Today I went to my friend Chad’s English class.  They had prepared questions on sustainability and were split into 3 groups who rotated between conversations with myself and two other experts in English.  I was hungover and the day was a surreal struggle.  I rode my bicycle, brought my copy of Walden, and wore my best thrift store outfit.  I brought a package of cookies that I realized had “kosher fish gelatin,” as both an offering and a prop for my vegetarianism.  “10 dollar outfit!” one student exclaimed when I told the thrift story of my jacket, trousers and shoes.

I wanted to explain the instability of American consumption for consumption’s sake, not for the sake of sustainability—consumption as reuse, as elections to maintain sustainable infrastructure, consuming to sustain, not to waste.

The Phoenix Concerts Side C

For me it is greater than just physical—I believe in ideas that last, that withstand the passage of generations with their integrity.  The capitalist power structures dictate a process of fad and rejection, a burst of commerce and a run-off of waste.  The sixties did something exciting because the youth-marketed commodity of rock and roll was appropriated by musicians with integrity, and commerce and art became one—anything more commercial eventually became waste (for a comprehensive Linda Ronstadt collection of half a dozen LPs find 10 dollars and visit a few places that sell used records), and anything more art becomes a fetish object (one time I saw a copy of Two Virgins and, needless to say, I was very excited).  The Kingston Trio is not very interesting, nor is Judy Collins, nor is John Denver, nor are all the other boring mainstream folk acts of the ‘60s.  But is it possible that there, in that trio, contributing the baritone notes to the harmony, the one without a baby’s bottom chin, was the most important and quintessentially Californian singer-songwriter of the 20th century?

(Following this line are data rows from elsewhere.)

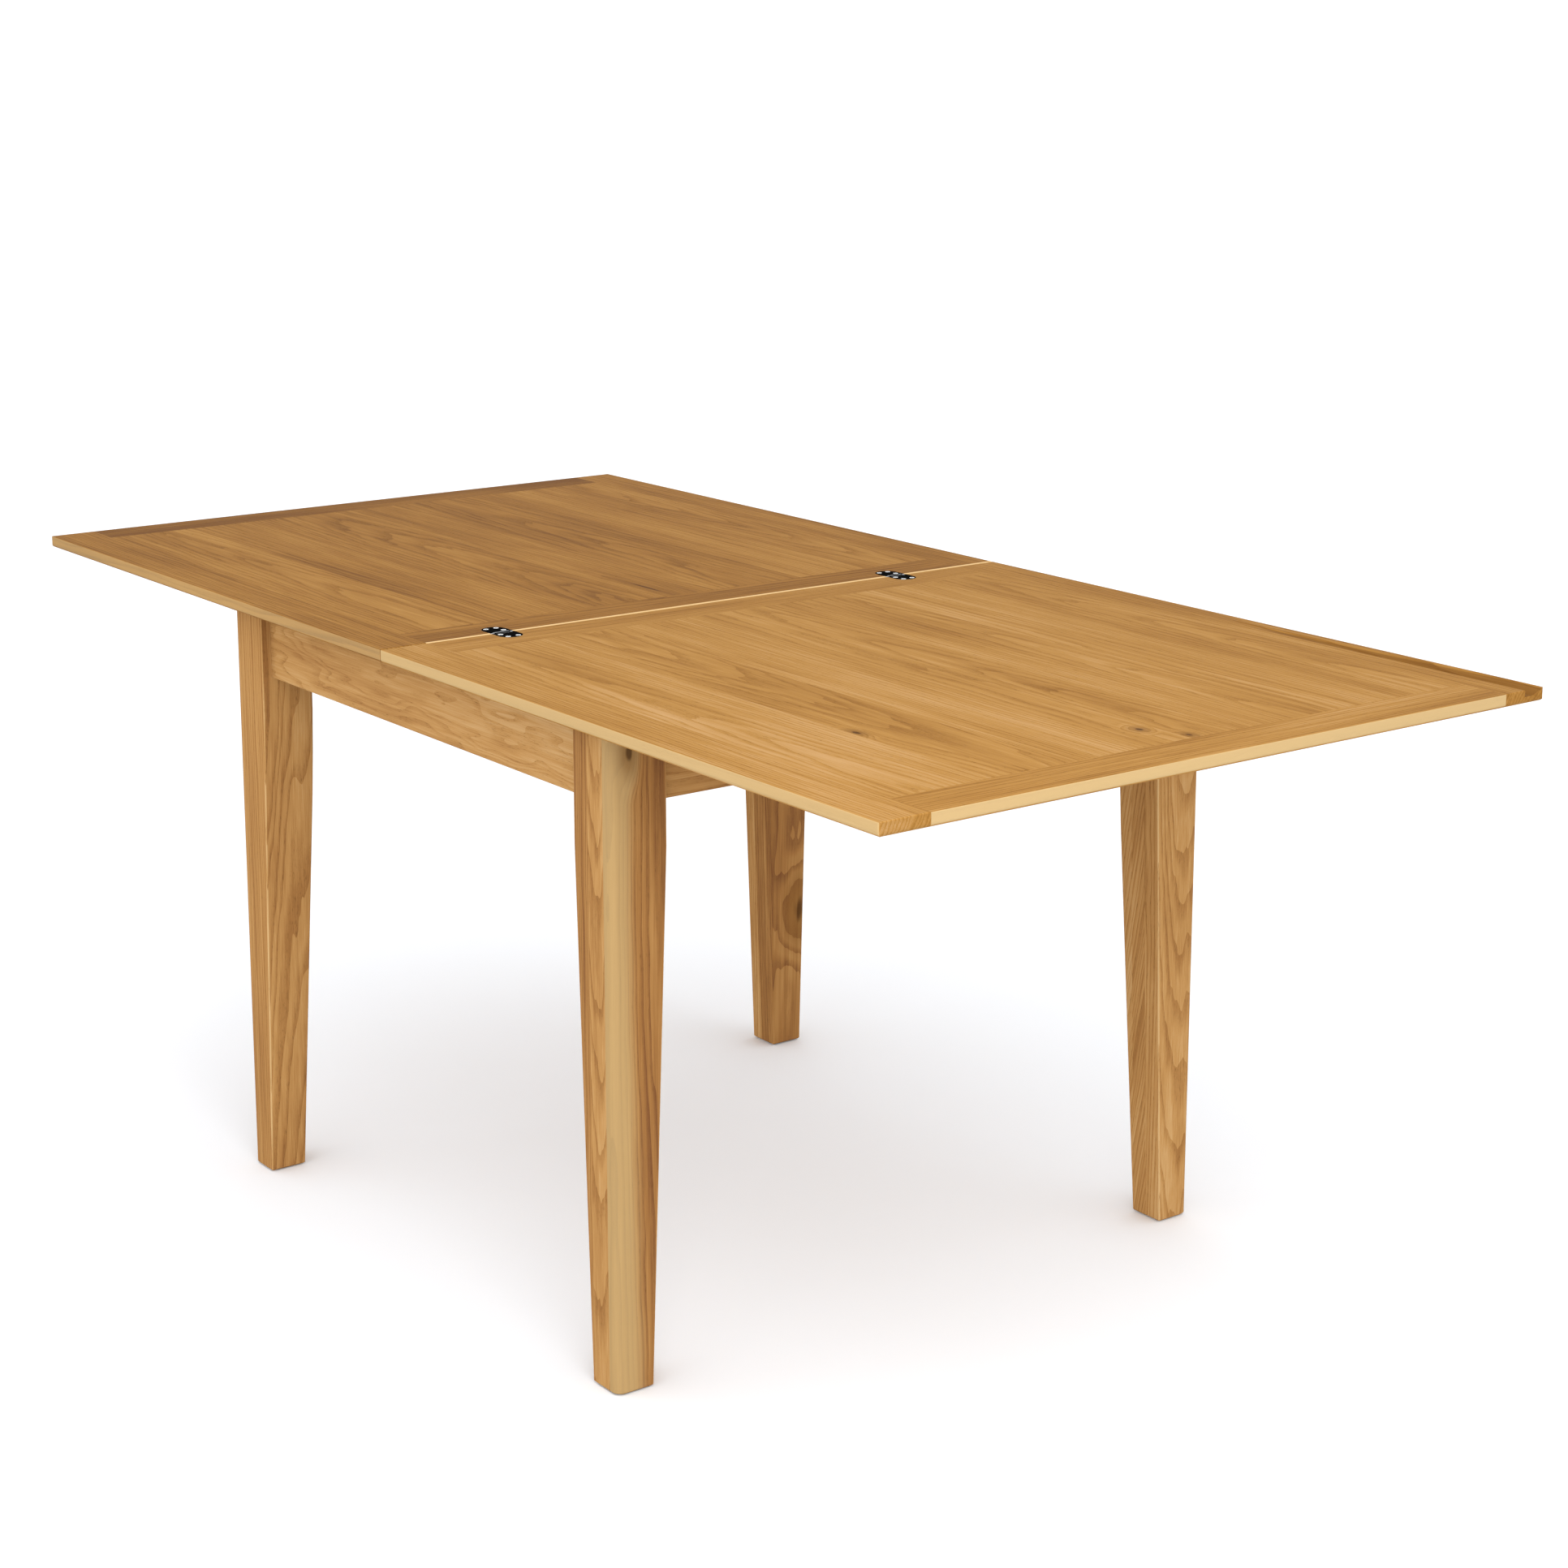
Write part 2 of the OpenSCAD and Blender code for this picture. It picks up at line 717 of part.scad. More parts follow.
// Countersunk screws up through the pivot plate into the leaf
module pivot_screw_set(hole) {
    for (ax = [-1, 1], ay = [-1, 1])
        translate([pivot_x + ax * plate_screw_at, pivot_y + ay * plate_screw_at,
                   plate_bottom])
            rotate([180, 0, 0])
                if (hole) countersunk_hole(screw_r, screw_head_r, plate_screw_l);
                else countersunk_screw(screw_r, screw_head_r, plate_screw_l);
}

module at_stop_pin() {
    translate([pivot_x, pivot_y, 0]) rotate(stop_from) translate([stop_at, 0, 0])
        children();
}

module pivot_plate() {
    color(ZINC) difference() {
        translate([pivot_x - plate_side / 2, pivot_y - plate_side / 2, plate_bottom])
            linear_extrude(plate_t)
                rounded_rect(plate_side, plate_side, [6, 6, 6, 6]);
        translate([pivot_x, pivot_y, plate_bottom - 1])
            cylinder(r = stud_neck_r + fixed_play, h = plate_t + 2);
        at_stop_pin() translate([0, 0, plate_bottom - 1])
            cylinder(r = stop_neck_r + fixed_play, h = plate_t + 2);
        pivot_screw_set(true);
    }
}

module pivot_stud() {
    color(ZINC) translate([pivot_x, pivot_y, 0]) {
        translate([0, 0, stud_end]) cylinder(r = stud_r, h = plate_bottom - stud_end);
        translate([0, 0, plate_bottom - 1]) cylinder(r = stud_neck_r, h = plate_t + 1);
    }
}

module stop_pin() {
    color(ZINC) at_stop_pin() {
        translate([0, 0, stop_end]) cylinder(r = stop_r, h = plate_bottom - stop_end);
        translate([0, 0, plate_bottom - 1]) cylinder(r = stop_neck_r, h = plate_t + 1);
    }
}

// A ring round the pivot stud
module stud_ring(top, thickness, r, sides) {
    color(ZINC) translate([pivot_x, pivot_y, top - thickness]) difference() {
        cylinder(r = r, h = thickness, $fn = sides);
        translate([0, 0, -1]) cylinder(r = stud_r + fixed_play, h = thickness + 2);
    }
}

module pivot_plate_screws() {
    color(ZINC) pivot_screw_set(false);
}

module pivot_washer() {
    stud_ring(washer_top, washer_t, washer_r, $fn);
}

module pivot_nut() {
    stud_ring(nut_top, nut_h, nut_r, 6);
}

// ---- Nodes ----

leg([-1, -1]);  // front_left_leg
leg([1, -1]);  // front_right_leg
leg([-1, 1]);  // back_left_leg
leg([1, 1]);  // back_right_leg
x_apron(-1);  // front_apron
x_apron(1);  // back_apron
y_apron(-1);  // left_apron
y_apron(1);  // right_apron
brace([-1, -1]);  // front_left_brace
brace([1, -1]);  // front_right_brace
brace([-1, 1]);  // back_left_brace
brace([1, 1]);  // back_right_brace
apron_dowels();
brace_screws();
hanger_bolts();
hanger_washers();
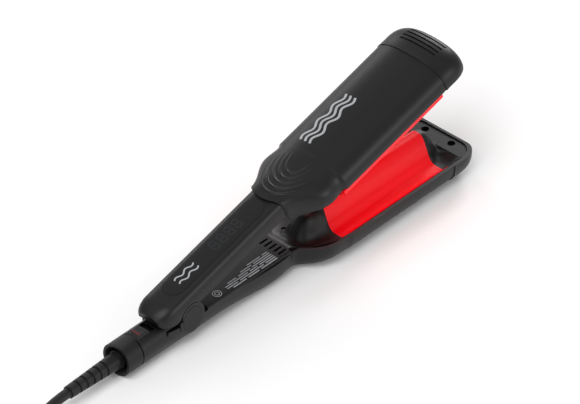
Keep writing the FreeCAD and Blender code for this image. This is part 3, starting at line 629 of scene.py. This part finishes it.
class CRIMPER_OT_display(bpy.types.Operator):
    """Adds the unlit digits and the key marks of the display panel"""
    bl_idname = "crimper.display"
    bl_label = "Display"

    def execute(self, context):
        placement = upper_placement()
        tree = top_face("display_lens", placement)
        bm = bmesh.new()
        wide, tall = 4.2, 7.6
        for digit in range(4):
            x = 40.0 + 7.2 * digit
            ends = [((x, -tall / 2), (x, -0.5)), ((x, 0.5), (x, tall / 2)),
                    ((x + wide, -tall / 2), (x + wide, -0.5)), ((x + wide, 0.5), (x + wide, tall / 2)),
                    ((x + 0.6, -tall / 2), (x + wide - 0.6, -tall / 2)), ((x + 0.6, 0.0), (x + wide - 0.6, 0.0)),
                    ((x + 0.6, tall / 2), (x + wide - 0.6, tall / 2))]
            for start, end in ends:
                path = [(start[0] + (end[0] - start[0]) * i / 3, start[1] + (end[1] - start[1]) * i / 3)
                        for i in range(4)]
                ribbon(bm, tree, path, 0.42, 0.03, across=2)
        put("display_digits", bm, placement, "upper_arm", ghost_segments())
        bm = bmesh.new()
        for row in range(2):
            path = []
            for i in range(41):
                x = 6.0 + 18.0 * i / 40
                path.append((x, -2.2 + 4.4 * row + 1.0 * math.sin((x - 6.0) / 18.0 * 4.0 * math.pi)))
            ribbon(bm, tree, path, 0.55, 0.04)
        put("panel_mark", bm, placement, "upper_arm", silver_print())
        return {"FINISHED"}


class CRIMPER_OT_switch_mark(bpy.types.Operator):
    """Adds the red band on the slide switch"""
    bl_idname = "crimper.switch_mark"
    bl_label = "Switch band"

    def execute(self, context):
        low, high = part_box("switch_slider")
        size = (high - low) * 1000.0
        bm = bmesh.new()
        bmesh.ops.create_cube(bm, size=1.0)
        bmesh.ops.scale(bm, vec=(1.1, size.y - 2.6, 0.5), verts=bm.verts)
        bmesh.ops.bevel(bm, geom=list(bm.edges), offset=0.12, affect="EDGES", segments=2, profile=0.5, material=-1)
        middle = LOWER.inverted() @ ((low + high) / 2.0)
        top = (LOWER.inverted() @ high).z
        bmesh.ops.translate(bm, vec=(middle.x - 2.6, 0.0, top - 0.28), verts=bm.verts)
        put("switch_band", bm, LOWER, "power_switch", switch_mark_red())
        return {"FINISHED"}


# ---------- panel, registration and order of work ----------

STEPS = (CRIMPER_OT_stage, CRIMPER_OT_cord, CRIMPER_OT_finishes, CRIMPER_OT_ridges, CRIMPER_OT_prints,
         CRIMPER_OT_display, CRIMPER_OT_switch_mark)
GROUPS = (("crimper_stage", CrimperStage), ("crimper_body", CrimperBody), ("crimper_cord", CrimperCord))


class CRIMPER_PT_panel(bpy.types.Panel):
    """Settings and steps of the crimper"""
    bl_idname = "CRIMPER_PT_panel"
    bl_label = "Hair crimper"
    bl_space_type = "VIEW_3D"
    bl_region_type = "UI"
    bl_category = "Crimper"

    def draw(self, context):
        for name, group in GROUPS:
            box = self.layout.box()
            for prop in group.__annotations__:
                box.prop(getattr(context.scene, name), prop)
        for step in STEPS:
            self.layout.operator(step.bl_idname)


def register():
    for name, group in GROUPS:
        bpy.utils.register_class(group)
        setattr(bpy.types.Scene, name, bpy.props.PointerProperty(type=group))
    for step in STEPS:
        bpy.utils.register_class(step)
    bpy.utils.register_class(CRIMPER_PT_panel)


def unregister():
    bpy.utils.unregister_class(CRIMPER_PT_panel)
    for step in reversed(STEPS):
        bpy.utils.unregister_class(step)
    for name, group in reversed(GROUPS):
        delattr(bpy.types.Scene, name)
        bpy.utils.unregister_class(group)


def main():
    register()
    for step in STEPS:
        area, _, name = step.bl_idname.partition(".")
        getattr(getattr(bpy.ops, area), name)()


if __name__ == "__main__":
    main()
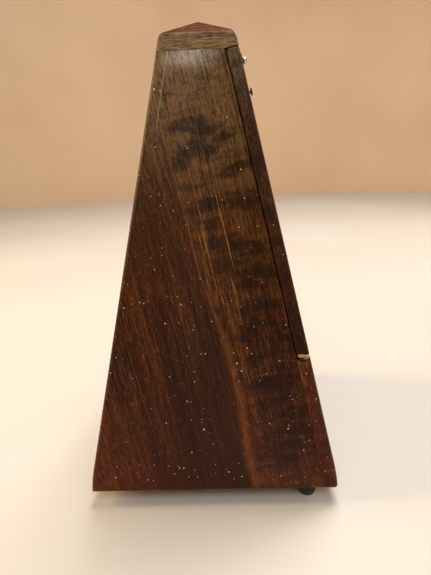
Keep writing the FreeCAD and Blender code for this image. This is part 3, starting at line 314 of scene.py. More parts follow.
def side_figure(s, colour, fine):
    """The near side's own figure: one long pale streak, ripples in front of it, thin amber lines."""
    y, z = s.split(s.at)[1:3]
    # how far ahead of the pale streak, which crosses from the top rear to the lower front
    lean = 0.2215
    foot_y, foot_z = -0.0183, 0.0103
    streak = s.math("ADD", s.math("MULTIPLY", z, lean), foot_y - foot_z * lean)
    sag = s.math("MULTIPLY", s.range(z, 0.018, 0.060), s.range(z, 0.112, 0.070, 0.0, 0.0030))
    across = s.math("SUBTRACT", s.math("SUBTRACT", streak, sag), y)
    ahead = s.range(across, -0.0004, 0.0012)
    behind = s.math("SUBTRACT", 1.0, ahead)
    upper = s.range(z, 0.080, 0.120)
    golden = s.math("MULTIPLY", s.math("MULTIPLY", ahead, upper), s.range(fine, 0.36, 0.60, 0.05, 0.50))
    colour = s.mix(golden, colour, srgb(128, 90, 42))
    dusk = s.math(
        "MULTIPLY", behind, s.math("MULTIPLY", s.range(z, 0.120, 0.060), s.range(y, 0.036, 0.004)),
    )
    colour = s.mix(s.math("MULTIPLY", dusk, 0.62), colour, DARK)
    brown = s.math("MULTIPLY", behind, s.math("MULTIPLY", upper, s.range(z, 0.172, 0.150, 0.10, 0.40)))
    colour = s.mix(brown, colour, srgb(66, 40, 20))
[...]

As I listen to John Stewart sing “California Bloodlines” live in Phoenix in 1974 on my record player a week before I move out of my house, I cannot help but feel a little sentimental.  I am making the great transition between country music tropes, leaving home for the road—instead of being in my place, I am that place, carrying it with me, and sharing it with whoever cares to ask.
There’s California Bloodlines in my heartAnd a California heartbeat in my soul.
It’s inevitable getting nostalgic for what you still have when you are going through the conscious acts of preparing to let it go.  It’s a process of deciding what of this life you have lived is and will remain you—what you decide to keep and what must be let go.

The Phoenix Concerts Side D

I have decided I am going to keep all of the records.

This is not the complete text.